**Work instructions:**
Below is the data. Give it again, complete and exact.

**3D code data:**
________________
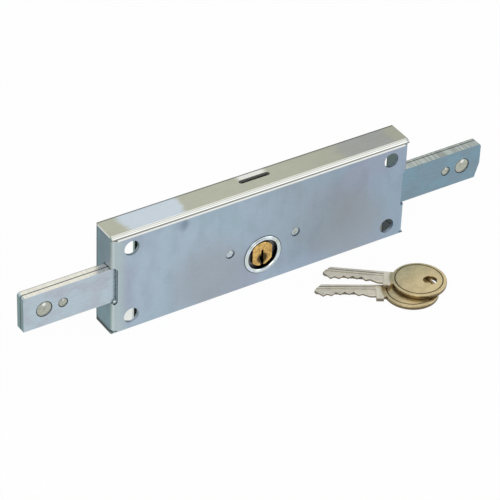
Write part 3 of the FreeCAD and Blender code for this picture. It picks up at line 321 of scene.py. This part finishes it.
def new_finish(name):
    """An empty material, its node tree and its object coordinates."""
    material = bpy.data.materials.new(name)
    material.use_nodes = True
    tree = material.node_tree
    tree.nodes.clear()
    return material, tree, add(tree, "TexCoord").outputs["Object"]


def metal(material, tint, rough, heights, metallic=1.0):
    """Gives a material its shader, bumped by pairs of a height and its depth in millimetres."""
    tree = material.node_tree
    normal = None
    for height, depth in heights:
        normal = add(tree, "Bump", 1.0, depth * MM, Height=height, Normal=normal)
    shader = add(tree, "BsdfPrincipled", tint, metallic, rough, Normal=normal)
    add(tree, "OutputMaterial", shader)
    return material


def noise(tree, place, grain, detail=2.0, stretch=(1, 1, 1)):
    """Noise whose blotches are about one grain across, in millimetres, drawn out by a stretch."""
    scaled = add(tree, "Mapping", place, Scale=[1 / part for part in stretch])
    return add(tree, "TexNoise", scaled, 1 / (grain * MM), detail)


def both(tree, *factors):
    """The product of several factors."""
    made = factors[0]
    for factor in factors[1:]:
        made = add(tree, "Math", made, factor, operation="MULTIPLY")
    return made


def mask(tree, *steps, share=1.0):
    """Rises to a share where every step is up.

    A step is a source, the value at which it is still down and the one at which it is up.
    """
    rises = [add(tree, "MapRange", *step, **SMOOTH) for step in steps]
    return both(tree, *rises, share) if share < 1 else both(tree, *rises)


def layered(tree, tint, *layers):
    """Lays colours over a tint in turn, each as far as its factor says."""
    for factor, over in layers:
        tint = add(tree, "Mix", factor, tint, over, **COLOURS)
    return tint


def shade(tree, tint, source, low, high, darkest):
    """Darkens a colour where the source is low."""
    share = add(tree, "MapRange", source, low, high, darkest, 1.0, **SMOOTH)
    return add(tree, "Mix", 1.0, tint, share, blend_type="MULTIPLY", **COLOURS)


def away(tree, across, other, point):
    """Distance of two coordinates from a point."""
    flat = add(tree, "CombineXYZ", across, other)
    return add(tree, "VectorMath", flat, (*point, 0), operation="DISTANCE")


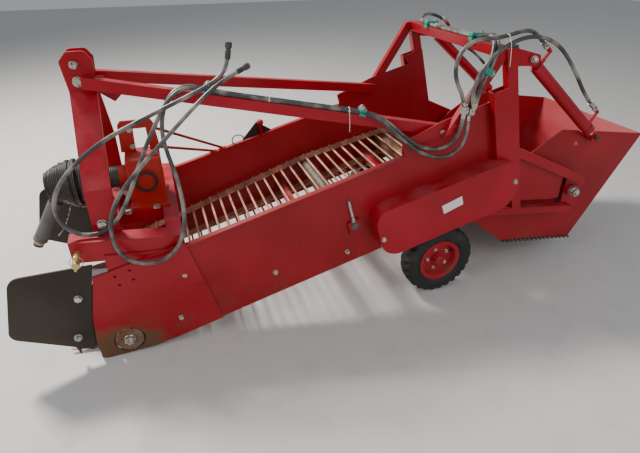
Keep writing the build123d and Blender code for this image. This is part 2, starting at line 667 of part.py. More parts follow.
________________
**Response for this exercise:**
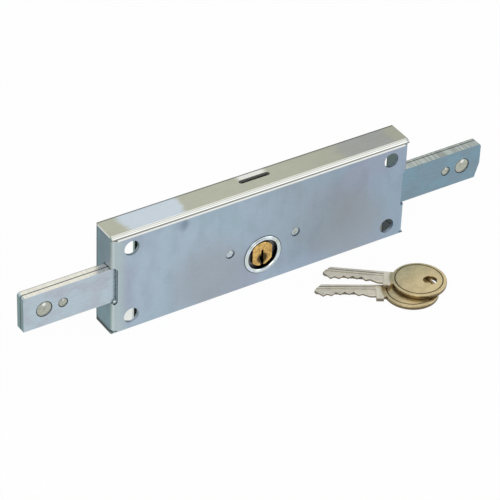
Write part 3 of the FreeCAD and Blender code for this picture. It picks up at line 321 of scene.py. This part finishes it.
def new_finish(name):
    """An empty material, its node tree and its object coordinates."""
    material = bpy.data.materials.new(name)
    material.use_nodes = True
    tree = material.node_tree
    tree.nodes.clear()
    return material, tree, add(tree, "TexCoord").outputs["Object"]


def metal(material, tint, rough, heights, metallic=1.0):
    """Gives a material its shader, bumped by pairs of a height and its depth in millimetres."""
    tree = material.node_tree
    normal = None
    for height, depth in heights:
        normal = add(tree, "Bump", 1.0, depth * MM, Height=height, Normal=normal)
    shader = add(tree, "BsdfPrincipled", tint, metallic, rough, Normal=normal)
    add(tree, "OutputMaterial", shader)
    return material


def noise(tree, place, grain, detail=2.0, stretch=(1, 1, 1)):
    """Noise whose blotches are about one grain across, in millimetres, drawn out by a stretch."""
    scaled = add(tree, "Mapping", place, Scale=[1 / part for part in stretch])
    return add(tree, "TexNoise", scaled, 1 / (grain * MM), detail)


def both(tree, *factors):
    """The product of several factors."""
    made = factors[0]
    for factor in factors[1:]:
        made = add(tree, "Math", made, factor, operation="MULTIPLY")
    return made


def mask(tree, *steps, share=1.0):
    """Rises to a share where every step is up.

    A step is a source, the value at which it is still down and the one at which it is up.
    """
    rises = [add(tree, "MapRange", *step, **SMOOTH) for step in steps]
    return both(tree, *rises, share) if share < 1 else both(tree, *rises)


def layered(tree, tint, *layers):
    """Lays colours over a tint in turn, each as far as its factor says."""
    for factor, over in layers:
        tint = add(tree, "Mix", factor, tint, over, **COLOURS)
    return tint


def shade(tree, tint, source, low, high, darkest):
    """Darkens a colour where the source is low."""
    share = add(tree, "MapRange", source, low, high, darkest, 1.0, **SMOOTH)
    return add(tree, "Mix", 1.0, tint, share, blend_type="MULTIPLY", **COLOURS)


def away(tree, across, other, point):
    """Distance of two coordinates from a point."""
    flat = add(tree, "CombineXYZ", across, other)
    return add(tree, "VectorMath", flat, (*point, 0), operation="DISTANCE")


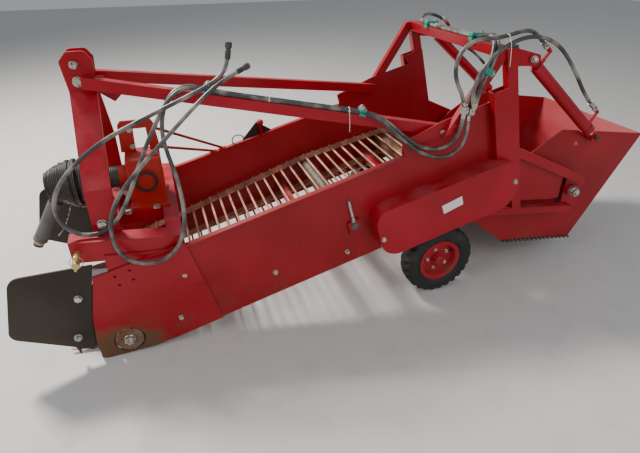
Keep writing the build123d and Blender code for this image. This is part 2, starting at line 667 of part.py. More parts follow.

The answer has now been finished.